On this record, Petitioner failed to demonstrate that Respondent's notices were defective. A withhold is "temporary" and the notice of withhold must "recite the circumstances under which the withhold will be terminated." ( 18 NYCRR § 518.7[d] and [c][2]). Respondent's notices both stated that the withhold "will continue until such time as an amount reasonably calculated to satisfy the overpayment is recovered, pending a final determination of the matter." While such withhold termination language is far from precise and specifically applies to audits not at issue here, it is substantially similar to the 18 NYCRR § 518.7(c)(2) notice language approved by the Appellate Division — Third Department in Kasin v. Novello ( 303 AD2d 910, 913 [3d Dept. 2003] [examining "[t]his withhold will continue until such time as the calculated Medicaid overpayment has been repaid"). Moreover, Kasin's withhold was also initiated by the MFCU and the Court did not confine its analysis to 18 NYCRR § 518.7(c)(2)'s constitutionality. As such, Petitioner failed to demonstrate that the Respondent's notice of termination of its withhold was defective, arbitrary or capricious.
18 NYCRR § 518.7(d) (1 and 2)
Petitioner similarly failed to demonstrate that Respondent's withhold was not based on "reliable information" in accord with 18 NYCRR § 518.7(a). "Reliable information may consist of . . . information from a State investigating or prosecutorial agency . . . of an ongoing investigation of a provider for fraud or criminal conduct involving the program . . ." ( 18 NYCRR § 518.7[a]). In strict conformance with such regulation, MFCU informed Respondent that they were "conducting an ongoing investigation of [Petitioner] for fraud . . ." With such information, Respondent imposed the withhold.
It is uncontested that MFCU is a "State investigating or prosecutorial agency."
Contrary to Petitioner's contention, Respondent's reliance on MFCU's withhold request was not irrational, arbitrary or capricious. Respondent interprets and construes 18 NYCRR § 518.7(a)'s "reliable information" provision strictly, requiring only a State investigating agency to inform it of an ongoing investigation for fraud. As the regulation's plain language requires no more, such interpretation is not wholly irrational and must be deferred to by this Court. (Meyers, supra). As such, Petitioner's submission of proof challenging MFCU's investigation is irrelevant in this proceeding, more properly alleged in a proceeding directly challenging the allegedly nonexistent fraud investigation. Rather, at issue for Respondent's "reliable information" determination is whether a State investigating or prosecutorial agency informed Respondent of its ongoing investigation of a provider for fraud.
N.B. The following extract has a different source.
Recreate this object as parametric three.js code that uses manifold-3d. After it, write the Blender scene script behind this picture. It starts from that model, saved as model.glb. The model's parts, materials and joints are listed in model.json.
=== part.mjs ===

As it is uncontested, on this record, that Respondent's withhold is based upon such information, Petitioner failed to demonstrate that Respondent's withhold is irrational, arbitrary or capricious.
Accordingly, the Petition is dismissed.
This Decision and Order is being returned to the attorneys for the Respondent. A copy of this Decision and Order and all other original papers submitted on this motion are being delivered to the Albany County Clerk for filing. The signing of this Decision and Order shall not constitute entry or filing under CPLR § 2220. Counsel is not relieved from the applicable provision of that section respecting filing, entry and notice of entry.
So Ordered.
PAPERS CONSIDERED:
1. Order to Show Cause, dated September 2, 2010; Verified Petition, dated September 2, 2010; Affidavit of Constance Laymon, dated September 2, 2010, with attached Exhibits A-C; Affidavit of Hermes Fernandez, dated September 2, 2010, with attached Exhibits A-F.
2. Answer, dated October 13, 2010 with attached Exhibits A-F; Affidavit of Kathleen Watras, dated October 13, 2010.